Question Without Notice No. 935 asked in the Legislative Council on 11 October 2018 by Hon Jacqui Boydell

Parliament: 40 Session: 1

Answered on

PASTORAL LANDS — FERAL ANIMAL CULLING MANAGEMENT

935. Hon JACQUI BOYDELL to the Minister for Agriculture and Food:

I refer to culling management programs for feral animals on pastoral lands, which includes poisoning, shooting on the ground and shooting from helicopters.

(1) How many times a year do these programs take place?

(2) What process currently exists for the collection of carcasses?

(3) Does the minister acknowledge that uncollected carcasses provide a feeding source for wild dogs?

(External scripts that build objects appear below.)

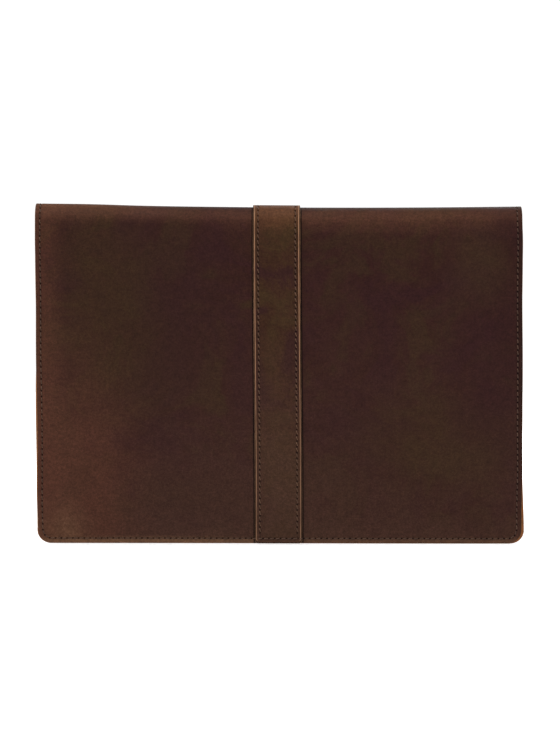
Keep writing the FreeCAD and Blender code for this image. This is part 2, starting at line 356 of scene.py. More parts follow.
RAW_W = 0.5  # width of the bare cut edge
RIM_SEEN = 40.0  # the leather's pattern knows its edge's distance up to this
GROOVE, GROOVE_W = 0.17, 0.55  # depth and half-width of the groove that a row pulls
PIT, PIT_W = 0.6, 0.66  # and of each needle hole in it
NEAR_ROW = 1.4


def dents(u, v, inset, holes):
    """Depth of a row's groove and holes at each point, and how much painted shade the point gets from them.
    """
    d = np.abs(inset - ROW)
    groove = bell(d, 0, GROOVE_W)
    pit = np.zeros(len(u))
    near = np.where(d < NEAR_ROW)[0]
    if len(near):
        gap = np.hypot(u[near, None] - holes[None, :, 0], v[near, None] - holes[None, :, 1]).min(1)
        pit[near] = bell(gap, 0, PIT_W)
    return GROOVE * groove + PIT * pit, np.maximum(pit, 0.3 * groove)


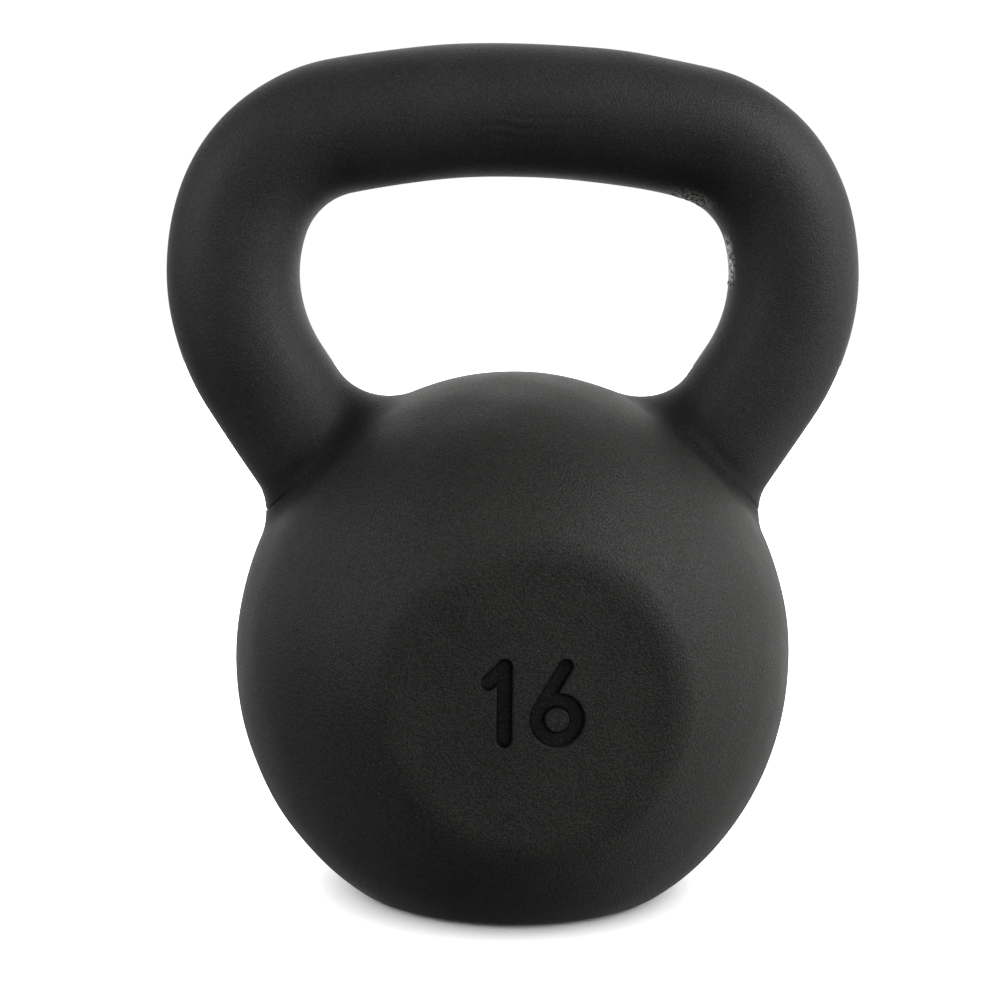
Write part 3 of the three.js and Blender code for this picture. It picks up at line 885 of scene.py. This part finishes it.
world = bpy.data.worlds.new("studio")
world.use_nodes = True
bpy.context.scene.world = world
world.node_tree.nodes.clear()
add_to_world = node_maker(world.node_tree)


def ramp(value, low, high, to_low, to_high):
    """A value carried smoothly from one range to another, as 3 t^2 - 2 t^3 of the way through it."""
    steps = dict(_0=value, _1=low, _2=high, _3=to_low, _4=to_high)
    return add_to_world("ShaderNodeMapRange", {"interpolation_type": "SMOOTHSTEP"}, **steps).outputs[0]


way = add_to_world("ShaderNodeTexCoord").outputs["Generated"]
way_x, way_y, way_z = add_to_world("ShaderNodeSeparateXYZ", _0=way).outputs
below_to_level = ramp(way_z, -0.3, 0.1, 0.04, 0.55)
in_front = maths(add_to_world, "MULTIPLY", below_to_level, ramp(way_z, 0.35, 0.95, 1.0, 0.45))
from_right = ramp(way_x, 0.6, 1.0, 0.0, 0.6)
to_side = maths(add_to_world, "ABSOLUTE", way_x)
near_floor = ramp(way_z, -0.9, -0.1, 1.0, 0.0)
off_floor = maths(add_to_world, "MULTIPLY", ramp(to_side, 0.22, 0.85, 0.0, 0.65), near_floor)
front_and_right = maths(add_to_world, "ADD", in_front, from_right)
sideways = maths(add_to_world, "ADD", front_and_right, off_floor)
behind = ramp(way_z, -0.85, 0.0, 0.2, 1.7)
how_far_behind = ramp(way_y, 0.5, 0.95, 0.0, 1.0)
around_us = add_to_world("ShaderNodeMix", _0=how_far_behind, _2=sideways, _3=behind).outputs[0]
level = maths(add_to_world, "MULTIPLY", around_us, ramp(way_x, -0.6, 0.0, 0.5, 1.0))
lit = add_to_world("ShaderNodeBackground", _0=(1.0, 1.0, 0.985, 1), _1=level).outputs[0]
white = add_to_world("ShaderNodeBackground", _0=(1, 1, 1, 1), _1=1.02).outputs[0]
seen = add_to_world("ShaderNodeLightPath").outputs["Is Camera Ray"]
both = add_to_world("ShaderNodeMixShader", _0=seen, _1=lit, _2=white).outputs[0]
add_to_world("ShaderNodeOutputWorld", _0=both)
bpy.context.scene.view_settings.view_transform = "Standard"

(4) If no guidelines or policies exist on the collection of carcasses, will the minister consider developing one?

Hon ALANNAH MacTIERNAN replied:

I thank the member for the question.

(1) This financial year, 14 aerial feral animal control programs are scheduled across the Kimberley, Pilbara and goldfields areas. Most areas where control is undertaken are subject to one or two control programs a year. These programs are undertaken by the Department of Primary Industries and Regional Development on behalf of the relevant recognised biosecurity groups.

(2) Collection is not practical given the vast areas covered by the programs, the size of the carcasses, and the potential cost of undertaking the program. Additionally, the recognised biosecurity groups undertake wild dog control in the broad areas where other vertebrate pests are controlled.

(3) Wild dogs can use vertebrate pest carcasses as a food source; however, limited research indicates that the consumption of vertebrate pest carcasses by wild dogs is lower than expected. This is due to the unpredictable distribution of carcasses in space and time, and the rapid removal of edible biomass in warm conditions.

(4) All shooting control programs are done under strict guidelines and approval processes. Collection of carcasses is not required under these guidelines, as this is impractical and prohibitively expensive in remote areas.